As the mother of your son, a freshman Huskie with promise, you're in a good position to realize how much courage, want to, and smarts teenagers need to make peer relationships count for good when the chips are down--in the hallways, in sports, in the cafeteria and wherever their good intentions make them vulnerable. Your parenting is utterly vital for that support. That support is not there without you. Being on The Way offers sustenance for your high calling. Hard work though it is, it's good work.
And this is about more than closing a high school achievement gap.
It's following The Way in the wide range of human relationships, crossing barriers that divide, accepting others when its not easy, admonishing and forgiving with sincerity, arguing and learning together, enjoying and respecting each other, and at the deepest level helping each other grow into that fuller human community our God intends by making us all in his image. As kids get in on that now through families and friendships, teachers and mentors, congregations and community involvements, they're better prepared for their future in a world where gaps are daunting, where The Way finds a way.

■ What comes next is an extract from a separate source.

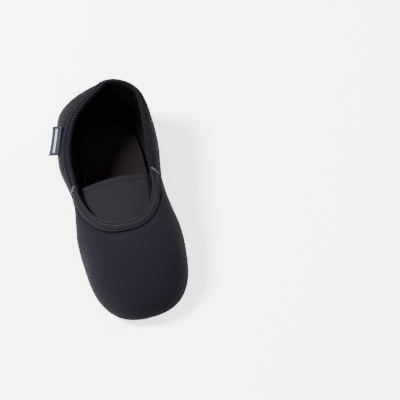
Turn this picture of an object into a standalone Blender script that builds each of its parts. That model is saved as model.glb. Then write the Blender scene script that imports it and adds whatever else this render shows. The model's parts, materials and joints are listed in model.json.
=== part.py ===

I believe this about gaps and speak from experience: they've been bridged once and for all. God has come the distance to meet us with truth and mercy, and keeps on coming with an unfathomable love we can count on. Walking The Way of Jesus, cross-centered as it is, in the good company of so many others who help us in their own way see the depth and cost of God's fidelity to the world, means living with readiness for many things, including what's ahead for gap-closers at our high school.